Many teams think they’re in “labeling land” because they’ve written guidelines. The operational reality gives them away. If disagreement is frequent, escalations are constant, and rework is ballooning, the issue isn’t a labor shortage. It’s a judgment problem.
The first driver is capability. As models improve, they consume the easy cases. The remaining failures cluster in gray zones where inputs are messy, context matters, multiple answers feel plausible, and correctness depends on intent and nuance. The value of the “average label” shrinks because dataset value concentrates in edge cases and contested decisions.
The second driver is productization. AI is no longer a demo that impresses people in a controlled environment. It’s a real product surface. When outputs reach users, mistakes turn into brand risk, trust loss, legal exposure, safety incidents, and support burden. Teams shift from optimizing coverage to optimizing reliability.
The third driver is accountability. Even without external regulation, customers and internal stakeholders increasingly ask questions that only provenance can answer. Who decided this? Based on what standard? What precedent did you follow? How do you prevent the same failure from happening again? Provenance matters most when the work is judgment-heavy, which is exactly where modern training is headed.
It’s tempting to think the value of experts is that they “label better.” That’s part of it, but it’s not the real unlock. The real unlock is that experts produce durable training assets that shape your system over time.
Experts create rubrics and decision boundaries that turn vague guidance into usable standards. They surface edge-case libraries that capture the situations models actually fail on in the wild. They generate adjudication records that explain how disagreements were resolved and why, which becomes invaluable precedent when similar cases return. They calibrate risk and severity so training reflects consequences rather than treating every error as equal. They help define evaluation sets that align to real-world outcomes, not just what is easiest to measure.
Labels are inputs. Judgment defines what “correct” means, and what “good” should look like.
A common mistake is to treat experts as premium labellers and assign them endless repetitive work until they burn out. The scalable model is to use experts where they have leverage, and to structure the pipeline so expert time shapes standards rather than replacing throughput.
In practice, this starts with a drafting layer that produces a first pass. That draft can come from generalists, internal operations, model-assisted labelling, or a hybrid approach. The goal here is coverage and speed, not final authority.
Next comes targeted review through active sampling. Instead of reviewing everything, you focus attention where it matters most, such as uncertain cases, high-impact categories, new patterns, and known failure modes. This is where scale is won because review becomes a resource you allocate intentionally rather than a tax you pay uniformly.

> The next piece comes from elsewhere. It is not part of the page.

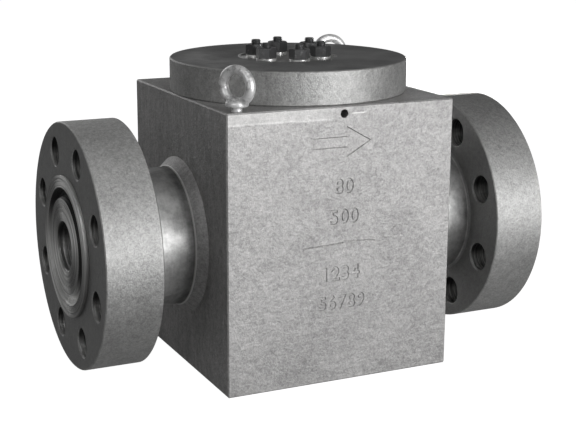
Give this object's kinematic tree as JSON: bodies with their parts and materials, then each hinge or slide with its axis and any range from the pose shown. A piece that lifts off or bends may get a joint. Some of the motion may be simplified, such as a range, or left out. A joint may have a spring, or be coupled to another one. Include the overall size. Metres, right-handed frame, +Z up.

Then expert validation happens on that targeted slice. Experts approve, reject, or revise, but the key is that they also attach short rationale and reference the rubric or precedent that guided the decision. When guidelines are insufficient, they flag that explicitly.
That naturally feeds rubric refinement. Recurring disagreements are signals that your standards are incomplete. Refinement turns confusion into clarity by tightening definitions, adding examples, codifying precedents, and drawing sharper boundaries.
Finally, provenance logging makes the system durable. It records who made the call, what standard they used, what it relates to, and what changed over time. Provenance is what turns “we think this is right” into “here’s the record of how we decided.”
The meta-shift is that experts don’t need to touch every item to be decisive. If experts shape the standards and validate the critical slice, they influence the entire distribution of correctness.
If you still measure training like an assembly line, you’ll optimize for the wrong things. When the work becomes judgment-heavy, the metrics must reflect decision quality and learning loops, not just throughput.
Disagreement becomes a core signal. You want to understand where divergence happens, whether it clusters in particular categories, and how quickly the organization can resolve contested cases into stable standards. Disagreement is not merely noise; it’s often the map of where judgment is actually required.
You also want to measure how much “truth” moves after review. If expert review frequently changes outcomes, that tells you the draft layer is insufficient or the rubric is unclear. If guideline updates happen regularly and rework loops shrink over time, that’s a sign the system is learning rather than churning.
Reliability should be measured in production terms. Track what escapes into real usage, what repeats, and whether confidence aligns with correctness. Many teams discover that their biggest failures aren’t from lack of data, but from lack of calibrated standards applied consistently.
Finally, cost should be measured per validated outcome rather than per label. A cheap label that triggers rework and incidents is expensive. A validated datapoint that anchors a rubric and prevents whole classes of failure can be worth far more than its unit cost suggests. When you treat validated work as the unit of value, your training operation starts behaving like knowledge work.
The biggest shift in AI training isn’t that we need more humans. It’s that we need better human decisions, applied strategically, captured clearly, and reused as standards. That’s why judgment, provenance, and review loops are becoming the key to reliable scale.
Judgment turns ambiguity into decisions. Review loops turn disagreement into standards. Provenance makes those standards durable and usable over time. The teams that win the next phase won’t be the ones with the most labels. They’ll be the ones with the most trustworthy judgment, and the systems to apply it consistently at scale.